Encore serait-elle contre nature ; encore serait-elle éphémère ; encore serait-elle seulement parlementaire.
M. Pierre Mazeaud. "Seulement" ?
M. le Premier ministre. J'ai examiné avec soin le vote intervenu ce matin. Je n'ai rien trouvé d'anormal à la conjonction des voix R.P.R., U.D.F. et U.D.C. Ne m'ont surpris ni l'addition ni le fait qu'elle soit incomplète : il est des gens qui s'expriment selon leurs convictions et qui, jugeant un texte et non pas un contexte, choisissent de ne pas s'y opposer. (Rires sur les bancs du groupe du Rassemblement pour la République). Il en est, j'en ai rencontré ! Vous aussi.

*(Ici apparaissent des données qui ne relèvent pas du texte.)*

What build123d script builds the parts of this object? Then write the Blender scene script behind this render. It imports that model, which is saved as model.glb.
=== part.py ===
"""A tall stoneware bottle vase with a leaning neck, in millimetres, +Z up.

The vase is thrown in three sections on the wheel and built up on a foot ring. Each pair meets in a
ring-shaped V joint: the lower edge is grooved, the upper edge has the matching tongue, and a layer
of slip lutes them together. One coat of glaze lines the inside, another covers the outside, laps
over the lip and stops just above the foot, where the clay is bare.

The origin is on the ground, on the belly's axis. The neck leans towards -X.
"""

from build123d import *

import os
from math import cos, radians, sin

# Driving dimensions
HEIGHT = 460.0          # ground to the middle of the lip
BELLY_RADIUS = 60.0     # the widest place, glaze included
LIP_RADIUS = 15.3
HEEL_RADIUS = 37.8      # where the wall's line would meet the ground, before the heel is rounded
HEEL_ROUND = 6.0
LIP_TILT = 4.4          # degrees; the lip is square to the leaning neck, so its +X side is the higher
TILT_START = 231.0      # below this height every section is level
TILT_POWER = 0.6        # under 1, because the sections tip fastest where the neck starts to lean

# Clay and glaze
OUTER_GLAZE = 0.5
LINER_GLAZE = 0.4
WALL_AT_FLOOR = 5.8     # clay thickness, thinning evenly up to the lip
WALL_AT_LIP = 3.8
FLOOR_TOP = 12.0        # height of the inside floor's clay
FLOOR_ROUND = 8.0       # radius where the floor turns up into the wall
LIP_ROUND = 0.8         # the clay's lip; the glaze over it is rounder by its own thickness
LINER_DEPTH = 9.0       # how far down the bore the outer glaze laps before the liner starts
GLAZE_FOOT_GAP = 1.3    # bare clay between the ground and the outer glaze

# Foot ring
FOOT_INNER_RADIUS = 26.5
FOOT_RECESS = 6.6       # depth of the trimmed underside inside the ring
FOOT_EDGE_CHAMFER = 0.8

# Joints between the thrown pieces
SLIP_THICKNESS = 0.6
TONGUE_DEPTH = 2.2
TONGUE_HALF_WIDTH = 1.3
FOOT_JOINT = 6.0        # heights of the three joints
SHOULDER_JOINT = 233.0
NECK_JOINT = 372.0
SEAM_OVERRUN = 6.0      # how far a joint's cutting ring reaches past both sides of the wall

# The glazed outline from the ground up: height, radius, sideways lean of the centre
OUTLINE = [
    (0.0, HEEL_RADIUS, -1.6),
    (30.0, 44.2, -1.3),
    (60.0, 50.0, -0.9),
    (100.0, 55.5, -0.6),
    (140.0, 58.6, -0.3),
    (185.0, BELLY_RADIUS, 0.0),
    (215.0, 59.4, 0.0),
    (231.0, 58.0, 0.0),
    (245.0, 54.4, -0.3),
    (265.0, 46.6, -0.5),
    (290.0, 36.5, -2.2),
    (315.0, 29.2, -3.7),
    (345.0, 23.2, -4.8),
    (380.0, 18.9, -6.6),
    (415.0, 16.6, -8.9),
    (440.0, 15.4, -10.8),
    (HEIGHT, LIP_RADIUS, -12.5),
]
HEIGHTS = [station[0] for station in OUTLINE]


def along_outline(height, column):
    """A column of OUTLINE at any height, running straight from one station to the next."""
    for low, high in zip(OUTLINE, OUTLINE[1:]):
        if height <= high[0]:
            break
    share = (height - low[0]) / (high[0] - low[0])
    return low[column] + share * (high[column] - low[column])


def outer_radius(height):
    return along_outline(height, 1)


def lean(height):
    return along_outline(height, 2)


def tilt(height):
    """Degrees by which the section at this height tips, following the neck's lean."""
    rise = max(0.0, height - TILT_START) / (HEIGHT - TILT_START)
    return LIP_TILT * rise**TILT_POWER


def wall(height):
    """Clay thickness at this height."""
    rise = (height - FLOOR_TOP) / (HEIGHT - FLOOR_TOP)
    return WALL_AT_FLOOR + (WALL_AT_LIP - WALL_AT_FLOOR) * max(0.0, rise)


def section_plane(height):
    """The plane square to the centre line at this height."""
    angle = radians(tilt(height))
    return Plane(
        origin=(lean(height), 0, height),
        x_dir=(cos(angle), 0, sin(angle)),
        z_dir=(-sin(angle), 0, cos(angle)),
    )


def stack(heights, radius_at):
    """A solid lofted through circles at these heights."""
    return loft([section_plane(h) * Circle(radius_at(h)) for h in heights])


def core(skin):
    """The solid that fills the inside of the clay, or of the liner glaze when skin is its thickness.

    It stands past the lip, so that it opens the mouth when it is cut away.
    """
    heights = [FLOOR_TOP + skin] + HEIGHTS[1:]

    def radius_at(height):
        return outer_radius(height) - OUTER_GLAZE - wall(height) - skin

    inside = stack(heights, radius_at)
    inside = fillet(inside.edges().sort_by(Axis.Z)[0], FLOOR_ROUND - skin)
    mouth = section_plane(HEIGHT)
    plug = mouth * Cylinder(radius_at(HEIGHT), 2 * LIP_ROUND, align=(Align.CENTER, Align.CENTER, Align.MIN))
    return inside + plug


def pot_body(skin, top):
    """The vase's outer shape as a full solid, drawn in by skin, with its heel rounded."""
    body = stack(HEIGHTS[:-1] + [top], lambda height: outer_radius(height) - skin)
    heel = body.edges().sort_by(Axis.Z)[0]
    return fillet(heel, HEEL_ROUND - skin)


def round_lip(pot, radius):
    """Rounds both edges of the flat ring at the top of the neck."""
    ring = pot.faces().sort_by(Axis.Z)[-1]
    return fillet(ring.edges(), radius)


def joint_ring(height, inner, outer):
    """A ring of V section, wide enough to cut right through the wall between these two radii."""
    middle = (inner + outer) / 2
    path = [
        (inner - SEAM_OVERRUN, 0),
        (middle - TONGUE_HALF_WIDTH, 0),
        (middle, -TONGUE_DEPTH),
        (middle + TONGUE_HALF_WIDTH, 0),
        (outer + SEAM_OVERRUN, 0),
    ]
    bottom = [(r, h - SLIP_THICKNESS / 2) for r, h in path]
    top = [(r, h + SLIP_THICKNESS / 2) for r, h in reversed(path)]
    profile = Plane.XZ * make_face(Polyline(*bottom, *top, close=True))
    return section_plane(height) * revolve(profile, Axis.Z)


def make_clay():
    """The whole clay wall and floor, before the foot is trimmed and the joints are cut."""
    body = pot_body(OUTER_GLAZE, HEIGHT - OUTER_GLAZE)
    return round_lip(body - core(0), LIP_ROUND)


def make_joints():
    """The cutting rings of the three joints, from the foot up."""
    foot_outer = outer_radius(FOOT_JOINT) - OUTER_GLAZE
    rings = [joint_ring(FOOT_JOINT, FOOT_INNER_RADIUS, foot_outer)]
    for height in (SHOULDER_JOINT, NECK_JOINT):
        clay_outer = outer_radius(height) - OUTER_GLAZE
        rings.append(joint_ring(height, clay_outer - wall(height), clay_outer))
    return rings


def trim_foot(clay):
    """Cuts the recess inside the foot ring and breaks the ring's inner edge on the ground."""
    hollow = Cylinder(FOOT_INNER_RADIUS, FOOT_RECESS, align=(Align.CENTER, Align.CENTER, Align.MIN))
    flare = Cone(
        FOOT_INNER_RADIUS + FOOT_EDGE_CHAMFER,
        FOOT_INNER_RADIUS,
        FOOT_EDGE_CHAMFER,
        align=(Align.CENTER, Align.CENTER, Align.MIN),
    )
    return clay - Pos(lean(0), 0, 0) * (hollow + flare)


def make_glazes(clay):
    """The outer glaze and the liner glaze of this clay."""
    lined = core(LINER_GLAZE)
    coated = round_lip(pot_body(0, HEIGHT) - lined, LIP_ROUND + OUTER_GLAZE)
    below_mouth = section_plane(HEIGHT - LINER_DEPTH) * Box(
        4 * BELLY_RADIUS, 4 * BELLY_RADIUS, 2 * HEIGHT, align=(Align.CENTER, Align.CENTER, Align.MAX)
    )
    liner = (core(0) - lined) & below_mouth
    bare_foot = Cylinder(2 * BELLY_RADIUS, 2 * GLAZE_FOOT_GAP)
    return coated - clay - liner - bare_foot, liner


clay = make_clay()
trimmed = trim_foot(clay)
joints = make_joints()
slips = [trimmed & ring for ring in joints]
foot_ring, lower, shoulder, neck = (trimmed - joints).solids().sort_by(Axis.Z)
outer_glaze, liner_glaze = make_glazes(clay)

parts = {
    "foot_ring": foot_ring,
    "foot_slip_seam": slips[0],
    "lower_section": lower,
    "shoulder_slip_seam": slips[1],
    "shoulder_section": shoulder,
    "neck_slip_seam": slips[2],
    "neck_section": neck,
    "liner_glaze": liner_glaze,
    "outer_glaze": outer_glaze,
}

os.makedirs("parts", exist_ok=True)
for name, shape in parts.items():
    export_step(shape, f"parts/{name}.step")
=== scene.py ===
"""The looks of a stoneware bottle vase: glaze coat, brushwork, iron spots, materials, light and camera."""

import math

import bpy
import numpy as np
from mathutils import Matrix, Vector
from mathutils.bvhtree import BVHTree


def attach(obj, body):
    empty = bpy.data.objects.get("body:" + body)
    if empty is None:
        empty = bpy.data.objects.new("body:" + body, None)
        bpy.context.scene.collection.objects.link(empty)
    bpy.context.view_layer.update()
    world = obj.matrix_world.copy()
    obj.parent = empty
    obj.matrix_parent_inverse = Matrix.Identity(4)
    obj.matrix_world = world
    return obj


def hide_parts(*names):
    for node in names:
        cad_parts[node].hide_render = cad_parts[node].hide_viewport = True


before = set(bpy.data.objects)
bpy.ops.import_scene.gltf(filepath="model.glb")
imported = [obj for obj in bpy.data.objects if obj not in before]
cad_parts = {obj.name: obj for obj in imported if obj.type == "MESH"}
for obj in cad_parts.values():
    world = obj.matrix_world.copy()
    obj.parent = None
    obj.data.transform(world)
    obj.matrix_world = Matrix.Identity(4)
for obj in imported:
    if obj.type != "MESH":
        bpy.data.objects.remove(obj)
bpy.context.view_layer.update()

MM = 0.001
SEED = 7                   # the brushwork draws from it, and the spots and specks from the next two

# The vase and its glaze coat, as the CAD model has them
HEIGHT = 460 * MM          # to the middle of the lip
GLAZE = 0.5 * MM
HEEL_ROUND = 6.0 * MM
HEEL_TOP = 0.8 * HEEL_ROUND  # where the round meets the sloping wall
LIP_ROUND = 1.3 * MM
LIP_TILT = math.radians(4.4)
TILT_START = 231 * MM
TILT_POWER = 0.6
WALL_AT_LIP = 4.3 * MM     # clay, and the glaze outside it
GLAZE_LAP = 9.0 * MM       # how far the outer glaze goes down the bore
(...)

Plus singulière, même si elle ne m'a pas non plus vraiment surpris, est l'adjonction des voix communistes. Vous pouviez influencer le texte, messieurs, vous avez préféré le rejeter. Vous pouviez discuter, vous avez préférer refuser. Vous pouviez mêler vos voix à celles des socialistes, vous avez préféré les lier à celles du R.P.R. Dont acte. (Exclamations sur les bancs du groupe communiste).
M. Georges Hage. Le Journal officiel prouvera le contraire !
M. le Premier ministre. Je parle des voix de samedi matin !
M. Pierre Mazeaud. L'ingratitude !
M. Georges Hage. Nous avons tenté d'améliorer le projet !
M. le Premier ministre. Nous parlons tous du scrutin de samedi matin ?
M. Bernard Pons. Quel ingrat ! (Sourires).
M. le Premier ministre. Je n'épiloguerai pas, messieurs les communistes, sur ce triste constat dont je ne doute pas qu'il pose de sérieux problèmes au sein de votre formation politique. Mais c'est vous que cela regarde. Moi je me bornerai à attendre la suite.
M. Georges Hage. C'est la paille et la poutre, monsieur le Premier ministre ! Pour l'heure, j'ai la conviction que cette nouvelle motion de censure sera une nouvelle fois rejetée... et c'est ma foi, fort bien ainsi ! (Applaudissements sur les bancs du groupe socialiste).
M. le Président. La discussion générale est close.
La suite du débat est renvoyée à la prochaine séance.